Isaac, a Jewish art dealer, takes an interest in Emily’s work, prompted by a favorable reviewer and a gentle push from his wife, Jory (the brilliant Tinashe Kajese), one of Amir’s co-workers. He decides to include Emily in his next show at the Whitney. The plot picks up momentum when the couples meet for dinner so Isaac can deliver the news in person.           

At dinner, Akhtar introduces a second motif when we learn Emily is reading Ernest Becker’s Denial of Death, a work of psychological theory perhaps best known for its short cameo in Woody Allen’s Annie Hall. In it, Becker expounds on Soren Kierkegaard’s theory of the philistine — the person who lives in a “certain dull security” satisfied by society’s triviality. Becker speaks of the choice between community and isolation — one offering a form of enslavement to “others,” the other offering personal dignity and freedom, but certain isolation.    

While Becker provides this psychological backdrop, Akhtar sets a distinct political context. He manages to have Jory bring up her unusual role model, Henry Kissinger — former national security advisor and secretary of state under the Nixon administration.

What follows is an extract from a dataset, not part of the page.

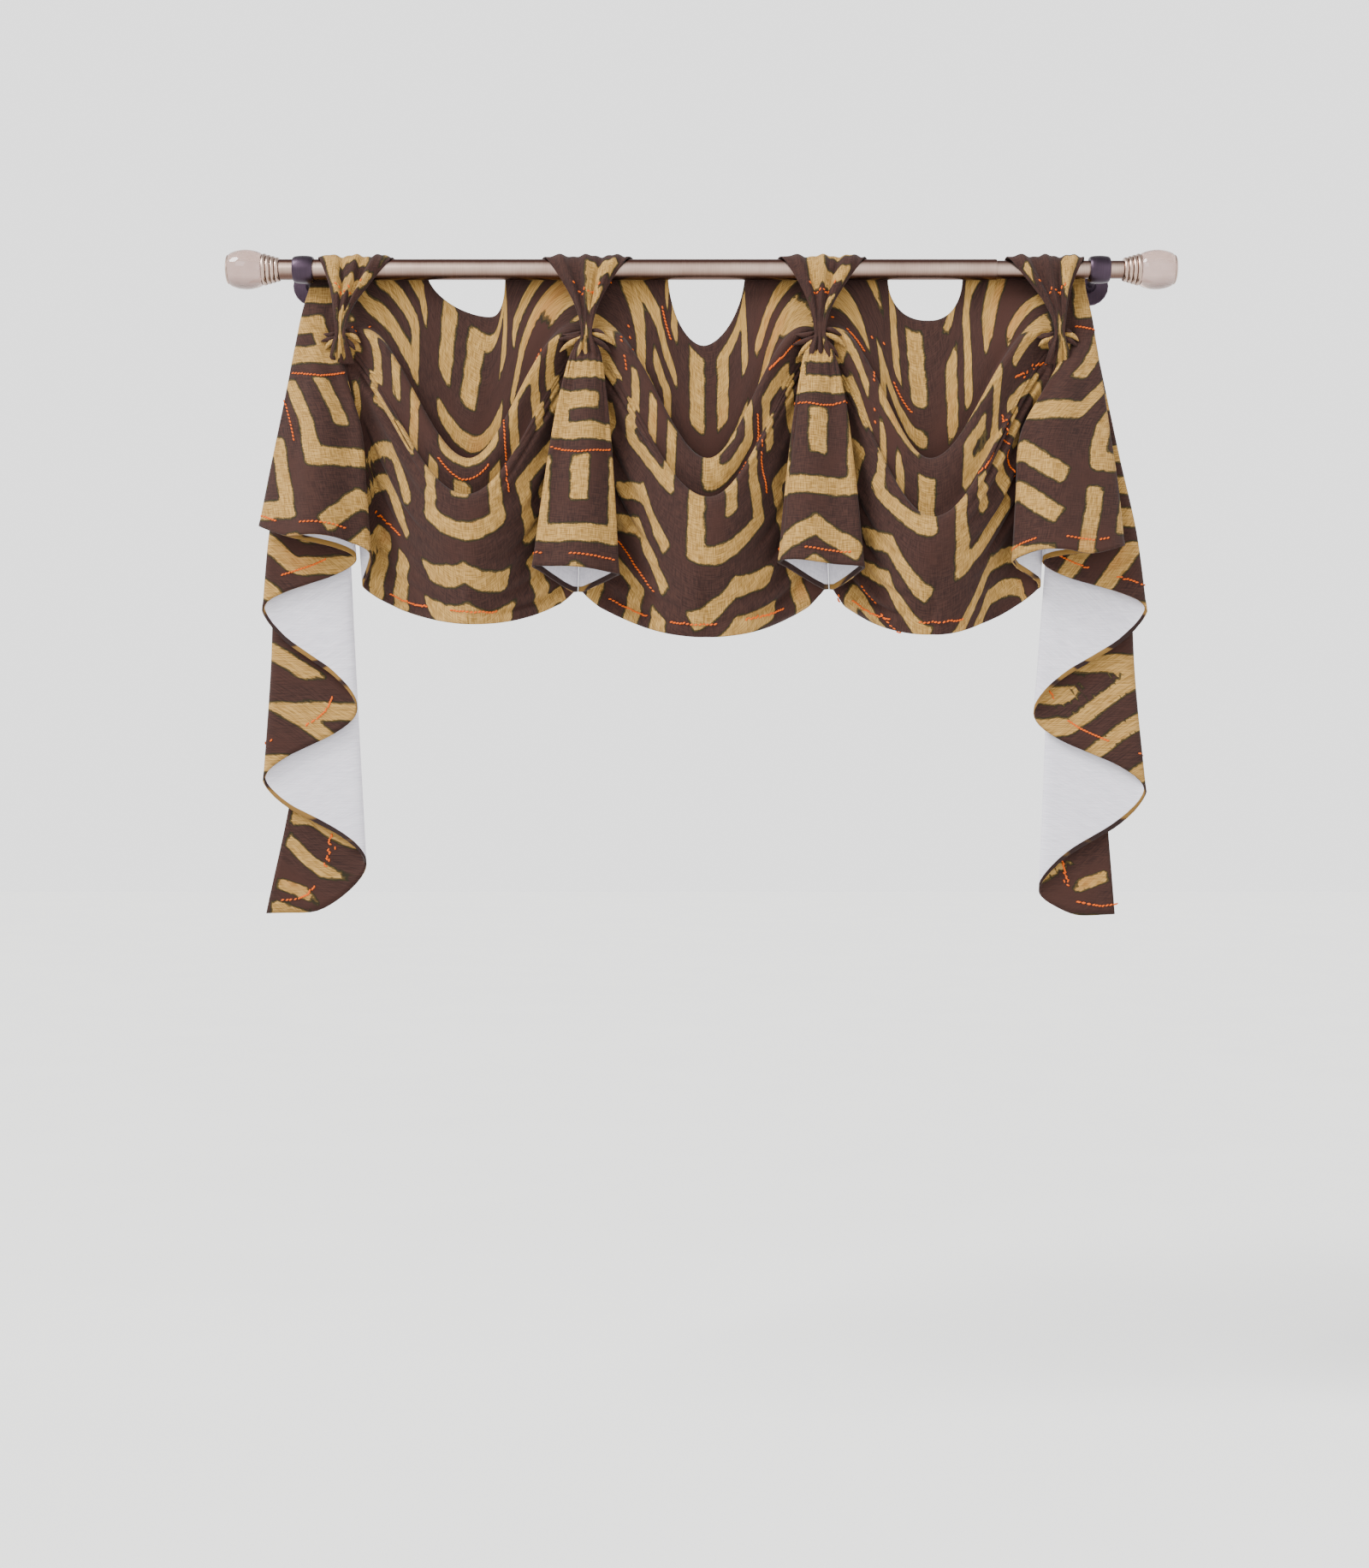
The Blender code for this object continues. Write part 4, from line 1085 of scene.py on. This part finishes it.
def build_cloth():
    """Face cloth, lining and tabs."""
    zones = surface_zones()
    for zone in zones:
        chart(zone)
        draw_bands(zone)
    points = weld(zones)
    for zone in zones:
        zone["quads"] = quads_of(zone["ids"])
    normals = point_normals(points, np.concatenate([zone["quads"] for zone in zones]))
    for zone in zones:
        zone["normals"] = normals[zone["ids"]]
        zone["outer"] = SHEET_GAP + FACE_T
    build_stitches("orange_stitches", zones, "face_cloth")
    hem = np.zeros(len(points))
    for zone in zones:
        zone["below"] = zone["b"][-1:] - zone["b"]
        hem[zone["ids"]] = ramp(HEM_ROLL_WIDTH - zone["below"], 0, 2)
    face = face_material()
    lining = lining_material()
    build_pinch_folds(face)
    for piece in ("tail_left", "swags", "tail_right"):
        parts = [zone for zone in zones if zone["piece"] == piece]
        quads = np.concatenate([zone["quads"] for zone in parts])
        flat = np.concatenate([corner_values(np.stack([zone["a"], zone["b"]], -1)) for zone in parts])
        band = np.concatenate([corner_values(zone["band"]) for zone in parts])
        front = shell(f"{piece}_face", points, normals, quads, flat, band, hem, SHEET_GAP, SHEET_GAP + FACE_T)
        gap = np.concatenate([corner_values(zone["below"]) for zone in parts])
        back = shell(
            f"{piece}_lining", points, normals, quads, flat, None, hem, -SHEET_GAP, -SHEET_GAP - LINING_T, gap
        )
        front.data.materials.append(face)
        back.data.materials.append(lining)
        keep(front, "face_cloth", "face_cloth")
        keep(back, "lining", "lining")
    for number, spec in enumerate(TAB_WIDTHS, 1):
        grid = tab_grid(spec)
        zone = {"name": f"tab_{number}", "grid": grid}
        chart(zone)
        draw_bands(zone)
        tab_points = weld([zone])
        quads = quads_of(zone["ids"])
        zone["normals"] = point_normals(tab_points, quads)[zone["ids"]]
        zone["outer"] = TAB_T / 2
        build_stitches(f"tab_stitches_{number}", [zone], "tab_cloth")
        flat = corner_values(np.stack([zone["a"], zone["b"]], -1))
        obj = shell(
            f"tab_cloth_{number}", tab_points, point_normals(tab_points, quads), quads, flat,
            corner_values(zone["band"]), np.zeros(len(tab_points)), -TAB_T / 2, TAB_T / 2,
        )
        obj.data.materials.append(face)
        keep(obj, "tab_cloth", f"tab_{number}")


def on_cloth(zone, place):
    """The point and the outward normal at a place of a zone's chart, or nothing where no front cloth lies there."""
    grid = zone["grid"]
    a, b = zone["a"], zone["b"]
    gap = (a - place[0]) ** 2 + (b - place[1]) ** 2
    row, column = np.unravel_index(np.argmin(gap), gap.shape)
    if gap[row, column] > CLOTH_REACH**2 or ("layers" in zone and zone["layers"][column] % 2):
        return None
    r = min(max(row, 1), grid.shape[0] - 2)
    c = min(max(column, 1), grid.shape[1] - 2)
    across = (grid[r, c + 1] - grid[r, c - 1]) / 2
    down = (grid[r + 1, c] - grid[r - 1, c]) / 2
    turn = np.array([
        [(a[r, c + 1] - a[r, c - 1]) / 2, (a[r + 1, c] - a[r - 1, c]) / 2],
        [(b[r, c + 1] - b[r, c - 1]) / 2, (b[r + 1, c] - b[r - 1, c]) / 2],
    ])
    share = np.linalg.lstsq(turn, np.array([place[0] - a[row, column], place[1] - b[row, column]]), rcond=None)[0]
    share = np.clip(share, -0.6, 0.6)
    return grid[row, column] + share[0] * across + share[1] * down, zone["normals"][row, column]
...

Jory tells the party about a Kissinger quote she keeps above her bed: not the infamous Vietnam War bombing order, “Anything flies on anything that moves,” but the recent, “If I had to choose between justice and disorder, on the one hand, and injustice and order, on the other, I would always choose the latter.”

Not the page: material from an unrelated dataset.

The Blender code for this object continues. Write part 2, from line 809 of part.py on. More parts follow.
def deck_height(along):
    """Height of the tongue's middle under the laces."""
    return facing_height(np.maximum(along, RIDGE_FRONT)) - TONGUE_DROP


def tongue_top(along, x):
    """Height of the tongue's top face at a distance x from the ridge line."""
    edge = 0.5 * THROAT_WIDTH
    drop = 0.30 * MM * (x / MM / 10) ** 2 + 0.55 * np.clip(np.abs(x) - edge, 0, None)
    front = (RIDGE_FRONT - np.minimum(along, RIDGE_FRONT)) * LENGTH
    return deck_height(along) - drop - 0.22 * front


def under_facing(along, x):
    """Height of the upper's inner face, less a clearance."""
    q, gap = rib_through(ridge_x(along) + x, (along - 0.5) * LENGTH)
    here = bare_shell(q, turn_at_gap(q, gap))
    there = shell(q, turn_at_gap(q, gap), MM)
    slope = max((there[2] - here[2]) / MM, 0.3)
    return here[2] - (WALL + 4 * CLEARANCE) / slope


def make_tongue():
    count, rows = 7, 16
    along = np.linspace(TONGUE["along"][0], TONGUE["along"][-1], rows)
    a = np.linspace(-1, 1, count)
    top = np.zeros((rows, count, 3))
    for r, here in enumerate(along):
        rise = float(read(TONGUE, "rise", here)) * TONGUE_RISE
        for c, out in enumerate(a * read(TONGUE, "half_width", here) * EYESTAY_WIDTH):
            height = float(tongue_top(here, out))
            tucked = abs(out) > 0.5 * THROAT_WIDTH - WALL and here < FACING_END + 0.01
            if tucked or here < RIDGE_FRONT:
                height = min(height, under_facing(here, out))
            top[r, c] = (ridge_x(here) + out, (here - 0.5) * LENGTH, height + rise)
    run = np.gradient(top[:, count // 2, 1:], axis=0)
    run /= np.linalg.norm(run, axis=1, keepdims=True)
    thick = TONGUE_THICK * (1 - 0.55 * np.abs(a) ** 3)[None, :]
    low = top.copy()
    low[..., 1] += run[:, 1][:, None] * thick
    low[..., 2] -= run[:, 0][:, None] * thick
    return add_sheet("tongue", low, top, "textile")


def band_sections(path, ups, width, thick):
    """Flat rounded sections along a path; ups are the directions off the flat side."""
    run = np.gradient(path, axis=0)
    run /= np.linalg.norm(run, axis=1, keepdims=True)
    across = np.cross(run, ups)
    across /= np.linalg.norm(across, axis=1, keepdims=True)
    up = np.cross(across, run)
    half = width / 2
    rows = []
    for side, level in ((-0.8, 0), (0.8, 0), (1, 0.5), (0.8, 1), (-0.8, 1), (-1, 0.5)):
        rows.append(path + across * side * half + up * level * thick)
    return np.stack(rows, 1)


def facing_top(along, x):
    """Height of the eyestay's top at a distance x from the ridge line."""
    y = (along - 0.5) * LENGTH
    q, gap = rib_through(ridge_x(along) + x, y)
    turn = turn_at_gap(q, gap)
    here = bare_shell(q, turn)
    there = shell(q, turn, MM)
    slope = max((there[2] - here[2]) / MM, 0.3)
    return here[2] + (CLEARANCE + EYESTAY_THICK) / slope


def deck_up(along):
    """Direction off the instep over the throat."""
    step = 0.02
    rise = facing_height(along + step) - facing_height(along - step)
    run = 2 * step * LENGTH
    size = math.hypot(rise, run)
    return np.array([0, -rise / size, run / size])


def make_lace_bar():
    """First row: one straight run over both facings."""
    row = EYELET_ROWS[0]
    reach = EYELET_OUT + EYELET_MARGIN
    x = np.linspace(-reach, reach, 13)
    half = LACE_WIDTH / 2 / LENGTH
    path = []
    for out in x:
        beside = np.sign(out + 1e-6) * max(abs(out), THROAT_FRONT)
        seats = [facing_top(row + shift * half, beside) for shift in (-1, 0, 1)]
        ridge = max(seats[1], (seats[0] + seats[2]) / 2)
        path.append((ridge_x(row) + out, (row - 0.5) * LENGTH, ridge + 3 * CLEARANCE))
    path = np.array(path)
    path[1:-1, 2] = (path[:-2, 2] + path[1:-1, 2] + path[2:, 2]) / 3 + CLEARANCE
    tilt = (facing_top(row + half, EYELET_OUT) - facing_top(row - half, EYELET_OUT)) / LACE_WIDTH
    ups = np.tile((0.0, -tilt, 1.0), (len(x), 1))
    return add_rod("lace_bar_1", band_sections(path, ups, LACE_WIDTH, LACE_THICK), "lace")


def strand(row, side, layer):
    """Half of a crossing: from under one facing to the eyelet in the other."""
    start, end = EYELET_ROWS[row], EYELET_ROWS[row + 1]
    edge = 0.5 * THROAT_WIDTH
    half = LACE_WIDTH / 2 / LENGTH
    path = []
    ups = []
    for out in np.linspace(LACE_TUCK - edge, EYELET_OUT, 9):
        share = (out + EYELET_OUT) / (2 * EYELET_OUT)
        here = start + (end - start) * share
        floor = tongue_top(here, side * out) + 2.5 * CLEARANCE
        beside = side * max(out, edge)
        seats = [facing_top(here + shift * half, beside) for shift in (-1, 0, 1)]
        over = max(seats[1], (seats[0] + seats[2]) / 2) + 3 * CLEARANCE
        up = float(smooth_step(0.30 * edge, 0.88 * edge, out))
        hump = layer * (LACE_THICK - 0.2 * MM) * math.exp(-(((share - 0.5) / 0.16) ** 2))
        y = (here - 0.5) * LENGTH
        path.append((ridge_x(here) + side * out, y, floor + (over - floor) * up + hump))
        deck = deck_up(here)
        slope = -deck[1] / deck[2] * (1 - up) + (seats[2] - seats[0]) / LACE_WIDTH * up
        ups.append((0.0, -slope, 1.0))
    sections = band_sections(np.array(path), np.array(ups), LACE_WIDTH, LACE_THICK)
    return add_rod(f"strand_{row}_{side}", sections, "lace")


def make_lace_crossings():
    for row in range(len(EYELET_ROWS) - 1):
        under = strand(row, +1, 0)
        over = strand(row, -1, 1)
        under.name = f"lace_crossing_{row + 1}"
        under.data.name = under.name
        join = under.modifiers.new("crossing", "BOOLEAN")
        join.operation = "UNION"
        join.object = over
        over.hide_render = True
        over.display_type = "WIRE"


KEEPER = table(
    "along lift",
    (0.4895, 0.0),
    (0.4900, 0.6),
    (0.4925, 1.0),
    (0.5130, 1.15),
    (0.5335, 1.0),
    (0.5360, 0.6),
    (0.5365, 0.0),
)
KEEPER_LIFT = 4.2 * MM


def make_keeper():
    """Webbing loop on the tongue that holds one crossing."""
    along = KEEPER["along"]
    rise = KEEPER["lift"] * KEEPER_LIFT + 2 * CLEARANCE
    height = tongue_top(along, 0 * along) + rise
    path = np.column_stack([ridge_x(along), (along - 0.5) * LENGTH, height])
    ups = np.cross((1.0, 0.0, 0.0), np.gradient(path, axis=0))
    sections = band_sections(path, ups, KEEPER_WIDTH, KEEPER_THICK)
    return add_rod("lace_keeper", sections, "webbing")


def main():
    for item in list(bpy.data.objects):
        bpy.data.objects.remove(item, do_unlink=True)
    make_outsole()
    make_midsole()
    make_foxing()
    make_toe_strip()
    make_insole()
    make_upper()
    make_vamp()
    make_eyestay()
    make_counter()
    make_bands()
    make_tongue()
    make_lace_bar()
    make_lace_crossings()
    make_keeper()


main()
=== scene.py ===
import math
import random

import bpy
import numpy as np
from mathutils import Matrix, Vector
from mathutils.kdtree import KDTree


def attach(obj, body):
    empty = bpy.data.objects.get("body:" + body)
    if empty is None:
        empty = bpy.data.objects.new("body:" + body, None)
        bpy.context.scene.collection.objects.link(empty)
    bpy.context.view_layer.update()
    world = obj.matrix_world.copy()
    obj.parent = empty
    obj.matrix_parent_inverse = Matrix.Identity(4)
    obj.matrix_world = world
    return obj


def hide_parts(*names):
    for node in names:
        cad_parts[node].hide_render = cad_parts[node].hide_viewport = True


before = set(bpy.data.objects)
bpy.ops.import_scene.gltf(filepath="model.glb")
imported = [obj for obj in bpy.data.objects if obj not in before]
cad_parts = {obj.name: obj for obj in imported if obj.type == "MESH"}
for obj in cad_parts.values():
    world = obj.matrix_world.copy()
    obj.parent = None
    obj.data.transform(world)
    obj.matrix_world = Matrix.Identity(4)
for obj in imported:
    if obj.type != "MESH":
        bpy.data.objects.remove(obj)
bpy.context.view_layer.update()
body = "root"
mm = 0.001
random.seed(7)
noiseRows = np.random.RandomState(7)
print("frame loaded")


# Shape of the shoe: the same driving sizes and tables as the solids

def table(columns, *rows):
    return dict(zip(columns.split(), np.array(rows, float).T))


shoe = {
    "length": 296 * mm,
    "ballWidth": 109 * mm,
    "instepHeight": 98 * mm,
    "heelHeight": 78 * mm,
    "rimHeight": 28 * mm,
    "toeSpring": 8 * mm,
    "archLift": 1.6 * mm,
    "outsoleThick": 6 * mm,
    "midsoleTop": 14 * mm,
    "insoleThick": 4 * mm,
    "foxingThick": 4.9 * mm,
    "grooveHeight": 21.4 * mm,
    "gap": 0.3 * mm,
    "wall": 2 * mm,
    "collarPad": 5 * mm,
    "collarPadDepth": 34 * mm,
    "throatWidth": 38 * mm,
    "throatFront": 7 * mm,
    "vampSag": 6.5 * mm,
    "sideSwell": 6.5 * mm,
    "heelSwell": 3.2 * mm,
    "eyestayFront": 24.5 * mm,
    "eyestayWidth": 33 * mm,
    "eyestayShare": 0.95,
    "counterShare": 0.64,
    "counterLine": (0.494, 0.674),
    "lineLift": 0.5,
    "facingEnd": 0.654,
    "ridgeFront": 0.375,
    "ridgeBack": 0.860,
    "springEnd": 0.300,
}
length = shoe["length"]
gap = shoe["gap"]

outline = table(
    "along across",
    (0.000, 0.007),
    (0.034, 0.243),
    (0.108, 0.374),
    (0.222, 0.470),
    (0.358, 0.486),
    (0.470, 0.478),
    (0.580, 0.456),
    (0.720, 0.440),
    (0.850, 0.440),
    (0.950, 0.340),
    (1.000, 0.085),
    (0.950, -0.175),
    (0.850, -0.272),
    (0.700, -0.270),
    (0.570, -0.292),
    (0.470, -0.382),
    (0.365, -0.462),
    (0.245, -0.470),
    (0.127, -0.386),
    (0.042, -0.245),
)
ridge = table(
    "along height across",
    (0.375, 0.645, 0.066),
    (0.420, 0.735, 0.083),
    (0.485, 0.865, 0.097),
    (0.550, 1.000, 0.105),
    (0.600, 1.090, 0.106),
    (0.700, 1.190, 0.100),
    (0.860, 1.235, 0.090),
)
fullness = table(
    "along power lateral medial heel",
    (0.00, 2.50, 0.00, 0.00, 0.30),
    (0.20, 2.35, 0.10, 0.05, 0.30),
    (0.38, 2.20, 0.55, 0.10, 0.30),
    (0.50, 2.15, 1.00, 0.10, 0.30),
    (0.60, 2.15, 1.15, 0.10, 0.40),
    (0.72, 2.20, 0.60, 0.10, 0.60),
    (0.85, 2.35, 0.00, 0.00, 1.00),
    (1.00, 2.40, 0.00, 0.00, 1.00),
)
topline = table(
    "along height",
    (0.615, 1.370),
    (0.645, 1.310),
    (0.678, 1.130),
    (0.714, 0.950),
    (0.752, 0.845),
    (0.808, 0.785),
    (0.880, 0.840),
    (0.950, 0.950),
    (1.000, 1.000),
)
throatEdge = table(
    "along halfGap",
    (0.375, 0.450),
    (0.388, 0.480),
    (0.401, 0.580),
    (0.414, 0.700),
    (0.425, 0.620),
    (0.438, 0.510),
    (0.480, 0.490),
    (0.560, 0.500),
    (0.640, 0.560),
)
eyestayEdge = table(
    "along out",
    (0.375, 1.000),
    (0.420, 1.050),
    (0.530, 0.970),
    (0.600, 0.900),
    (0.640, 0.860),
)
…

No stranger to accusations of war crimes, most of Kissinger’s human rights record is, at the least, troubling. But most relevant to Disgraced may be the way in which the Khmer Rouge used the U.S. atrocities Kissinger oversaw to recruit and then unleash new horrors on their own people. In light of current U.S. anxieties about ISIS, it is fitting that Kissinger gets an extended reference. It is doubly relevant considering Hillary Clinton’s recent identification with the statesman in a presidential debate.    

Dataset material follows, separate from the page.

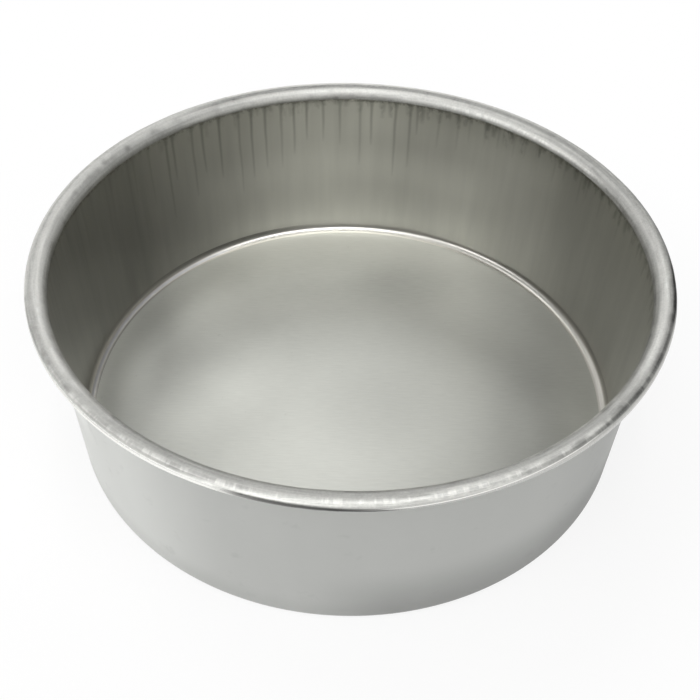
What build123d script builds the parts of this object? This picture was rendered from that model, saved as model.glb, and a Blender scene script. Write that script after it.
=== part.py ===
from build123d import *
import math
import os

# Round cake tin drawn from one disc of sheet, with a stiffening wire in its rolled rim.
# The origin is the middle of the underside, +Z is up. Lengths in millimetres, angles in degrees.

# Driving dimensions of the tin
rim_diameter = 238.0  # over the outside of the rolled rim
tin_height = 79.0  # from the table to the top of the rim
sheet_thickness = 0.8
wall_taper = 1.0  # lean of the wall, wider at the top, so that tins stack and cakes drop out
corner_radius = 3.6  # inside bend between floor and wall
flare_radius = 5.1  # inside face of the bend that carries the wall over into the roll

# Driving dimensions of the wire and of the roll that holds it
wire_diameter = 3.0
wire_clearance = 0.15  # between the wire and the sheet that wraps it
curl_turn = 250.0  # how far the sheet wraps round the wire, counted from the top of the rim

# Turns that name directions in the section
quarter_turn = 90.0
half_turn = 180.0
full_turn = 360.0

# Roll and flare share the highest point of the rim, where the sheet lies level
roll_radius = wire_diameter / 2 + wire_clearance + sheet_thickness
crest_reach = rim_diameter / 2 - roll_radius
roll_centre = Vector(crest_reach, tin_height - roll_radius)
flare_centre = Vector(crest_reach, tin_height - flare_radius)

# Directions across the wall, towards the inside of the tin, and down along it
lean = math.radians(wall_taper)
across_wall = Vector(-math.cos(lean), math.sin(lean))
down_wall = Vector(-math.sin(lean), -math.cos(lean))

# The wall runs straight from the flare to the corner at the floor
wall_top = flare_centre + across_wall * flare_radius
corner_height = sheet_thickness + corner_radius
wall_drop = wall_top.Y + across_wall.Y * corner_radius - corner_height
wall_foot = wall_top + down_wall * (wall_drop / math.cos(lean))
corner_centre = wall_foot + across_wall * corner_radius


def on_arc(centre, radius, angle):
    """The point of the section at an angle on a circle."""
    turn = math.radians(angle)
    return centre + Vector(math.cos(turn), math.sin(turn)) * radius


def sheet_face(depth):
    """One face of the sheet from the axis to the curl's end. At depth 0 it is the face that the cake touches."""
    aside = across_wall * -depth
    return [
        Line((0, sheet_thickness - depth), on_arc(corner_centre, corner_radius + depth, -quarter_turn)),
        CenterArc(corner_centre, corner_radius + depth, -quarter_turn, quarter_turn - wall_taper),
        Line(wall_foot + aside, wall_top + aside),
        CenterArc(flare_centre, flare_radius - depth, half_turn - wall_taper, wall_taper - quarter_turn),
        CenterArc(roll_centre, roll_radius - depth, quarter_turn, -curl_turn),
    ]


def tin_body():
    """Floor, wall, flare and curl as one sheet of even thickness, turned about the axis."""
    curl_end = quarter_turn - curl_turn
    ends = [
        Line((0, 0), (0, sheet_thickness)),
        Line(
            on_arc(roll_centre, roll_radius, curl_end),
            on_arc(roll_centre, roll_radius - sheet_thickness, curl_end),
        ),
    ]
    outline = Curve(sheet_face(0) + sheet_face(sheet_thickness) + ends)
    section = make_face(Plane.XZ * outline)
    return revolve(section, Axis.Z, full_turn)


def rim_wire():
    """Round wire bent to a ring inside the curl, its ends butt-welded, so that the ring is whole."""
    section = Plane.XZ * Pos(roll_centre.X, roll_centre.Y) * Circle(wire_diameter / 2)
    return revolve(section, Axis.Z, full_turn)


pieces = {"tin_body": tin_body, "rim_wire": rim_wire}

os.makedirs("parts", exist_ok=True)
for name, make in pieces.items():
    export_step(make(), f"parts/{name}.step")
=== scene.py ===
import math

import bpy
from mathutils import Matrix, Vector, noise


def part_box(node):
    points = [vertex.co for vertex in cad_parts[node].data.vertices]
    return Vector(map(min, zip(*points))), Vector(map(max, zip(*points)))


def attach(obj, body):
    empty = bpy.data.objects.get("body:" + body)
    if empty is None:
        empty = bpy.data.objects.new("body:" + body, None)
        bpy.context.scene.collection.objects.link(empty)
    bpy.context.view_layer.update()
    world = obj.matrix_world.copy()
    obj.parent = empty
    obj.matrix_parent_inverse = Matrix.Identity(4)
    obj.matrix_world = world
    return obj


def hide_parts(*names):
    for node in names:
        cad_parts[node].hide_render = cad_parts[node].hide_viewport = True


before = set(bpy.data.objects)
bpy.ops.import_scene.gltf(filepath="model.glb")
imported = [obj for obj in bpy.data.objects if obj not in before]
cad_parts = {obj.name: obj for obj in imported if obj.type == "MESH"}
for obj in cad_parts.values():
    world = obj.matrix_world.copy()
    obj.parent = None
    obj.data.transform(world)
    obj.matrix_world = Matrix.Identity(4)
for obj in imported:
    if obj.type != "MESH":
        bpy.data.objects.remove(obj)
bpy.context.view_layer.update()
mm = 0.001
degree = math.radians(1)

# Round cake tin, drawn from one sheet of bare aluminium, with a wire in its rolled rim.
# Every length is in metres, the camera stands at the front (-Y) and looks down into the tin.

lowest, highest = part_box("tin_body")
rimRadius = (highest.x - lowest.x) / 2
tinHeight = highest.z


# Small helpers that all the pieces use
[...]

The dinner builds tension toward its climactic moments of controversy. When the debate moves from Emily’s un-ironic use of Islamic tradition in her art, which she endlessly defends, to Islam itself, things get heated. Amir, a self-proclaimed apostate, is the most vocal critic of his abandoned religion, the others preferring a more inclusive, tolerant tack. The argument comes to a head when Isaac accuses Amir of self-loathing and then asks plainly how he felt during the September 11 attacks. In the response comes the unsayable — Amir felt proud.  

“For once,” he says, “we were winning.” The audience sat in nervous silence, with a touch of the shock that comes with taboo. The dinner falls apart here, all parties too upset to carry on. Amir declares he is going out for champagne, in hopes of saving the night. Jory offers to accompany him but with plans to tell him that she has been offered partner before him. In their absence, we discover that Isaac’s interest in Emily is not so distant after all. They had a one-night stand at the London Frieze Art Fair, and he pressures her to keep it going.  

When Amir and Jory return, Jory comes in the door first, only to catch Isaac and Emily in a kiss. She wastes no time, asking Emily, “Are you having an affair with my husband?” Once Amir catches up, he takes a moment to gather his pain and rage, then turns the blame on Jory. He accuses her of ruining his marriage and career, lists the reasons he should have been promoted — especially his superior work ethic — and explodes, “You think you’re the n***er here? I’m the n***er! Me!”

Here the audience is entirely still. Isaac and Jory take their exit, and Amir turns to his wife, asking for the truth. She confesses, and moves to him, looking for forgiveness, but is met with the back of a hand, then a closed fist.

Jory comes to embody her favorite Kissinger quote, accepting an unfair promotion to preserve the order of the office. Amir, imploding ever faster as the play nears conclusion, arcs towards disorder. He and Emily separate. He drinks more and ignores his nephew’s pleas for legal help, even after he is unfairly profiled and picked up by the FBI. When the curtain falls, we are left to ponder if Amir found any justice at all, or if there is any such thing as justice to find.

It is clear why the play has won so many awards — a Pulitzer, an Obie, a Regional Tony. The dialogue is superb, the pacing is always on time, the humor sincere. It is an intellectual play, laden with references from the literary and artistic world. And yet, it is direct and simple in its most relevant moments, almost obviously so.

And this is where I have most of my questions. The play openly critiques U.S. imperialism, American racism and U.S. intolerance of Islam. In doing so, it goes where we are not allowed to tread: any alternative view of 9/11 and any hard look at the heart of structural American discrimination — specifically, the n-word with all of its legacy of enslavement. However, following the play, there is no language to actually talk about how the rest of the world views 9/11 or the implications of the n-word being applied to or deployed by an immigrant group.

What is represented on stage, then, is a sort of fantasy of free speech — which is a stark commentary on the state of our actual public dialogue. And while Becker and his questions of personal enslavement serves as a soft, indirect comment on capitalism, the play raises its critiques within the U.S. logics of “Us vs. Them” and love for winners. In short, it questions our intolerance but not our fear of weakness.  

However, I do not think this is a failing of Akhtar, as much as it was a factor of how much discomfort he felt his audience could handle. For U.S. citizens, to look in the mirror means to see a suspicious face, the face of the neighbor who locks the door when a new neighbor comes to introduce themselves. Disgraced does important work in elevating the discourse around Islamophobia, but it is a shame that most of the discussion around it — including in its public accolades — has stayed in this one dimension. Akhtar has so much more to offer, if only a U.S. audience were ready for it.